Ira M. Millstein: The Thought Leader Interview

S+B: So if John Smale, the Procter & Gamble chairman who served on the GM board during its crisis years in the 1980s, had threatened to resign…

MILLSTEIN: …It would have been a disservice to the company.

S+B: If he had threatened to resign, do you think that would have undermined or enhanced his effectiveness?

MILLSTEIN: It never came to that, but I think it would have undermined his effectiveness. I think that the way he handled it was much better than threatening to resign. He had proven himself to be a responsible director, and when it was time for him to lead, the other directors accepted him.

Most Dangerous Job

S+B: Whom should directors go to for advice on how to manage themselves, both as individual directors and collectively as a board?

MILLSTEIN: I think you first turn to your inside general counsel, even though it is the most difficult job in America today. The burden on these people is enormous, because they represent the entire company. They’re hired by management and are expected to be independent enough to counsel everybody. The inside general counsel should have the total confidence of the CEO, or he or she really can’t do the job. But if he has the total confidence of the CEO, he may have trouble fully disclosing information to the board. It’s a true test, but the good ones manage it well.

S+B: This sounds remarkably similar to the problem faced by recent White House counsels. Does the White House counsel represent the president, or does the White House counsel represent the person who is the president?

MILLSTEIN: The exact same issue.

S+B: That’s been resolved by the president getting his own personal counsel.

MILLSTEIN: Absolutely right. There are times when the CEO will be advised by general counsel, “You need your own lawyer.” There certainly are times today, more than a little bit, when the general counsel should say to the board, “Get your own counsel.” The first line of defense is a good general counsel who knows when outside help is needed.

S+B: This strikes me as almost a statutory rationale for the separation of CEO and chairman of the board. The role of the general counsel comes with that legal conflict of interest baked in.
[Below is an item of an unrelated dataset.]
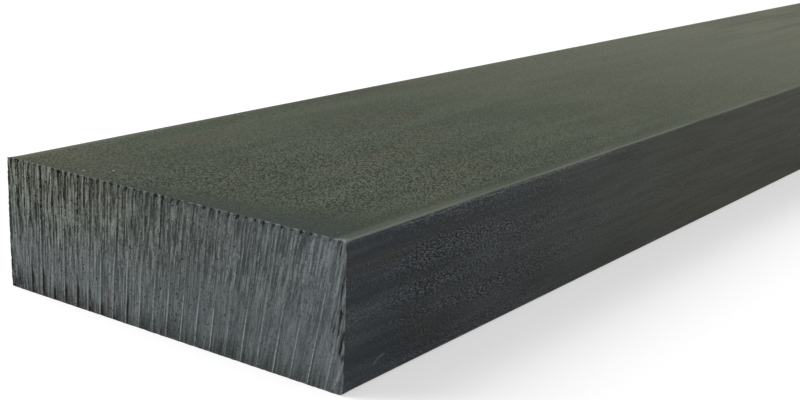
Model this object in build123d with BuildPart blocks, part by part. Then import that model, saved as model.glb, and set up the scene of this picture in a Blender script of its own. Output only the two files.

MILLSTEIN: No question. The separation is essential, otherwise the general counsel could be in a position of conflict. The general counsel’s role is one of the very good reasons for that. Most of us feel that the board ought not to have its own counsel on a regular basis. It just clogs up the boardroom. But the general counsel, if they’re good, will know when to recommend that the board should have outside counsel. Most directors today are sensitive enough, anyhow, to know when they need outside counsel.

S+B: What is this resistance to separating the CEO from the chairman of the board? Is it cultural? Organizational?

MILLSTEIN: I believe it’s ego and the culture of the American enterprise. The people who are defending it will say it’s “our culture.” What does “our culture” mean to them? It means that if you’re the boss, you must be the CEO and the chair in the United States, and if you’re not the CEO and the chair, then you’re not really the boss. That is a complete obfuscation of the fact that there are two jobs: one running the company, and one running the board, and the two jobs don’t fit well under one hat.

S+B: Boards have finessed the issue by appointing lead directors. They’ve created gray markets in nonexecutive chairmen.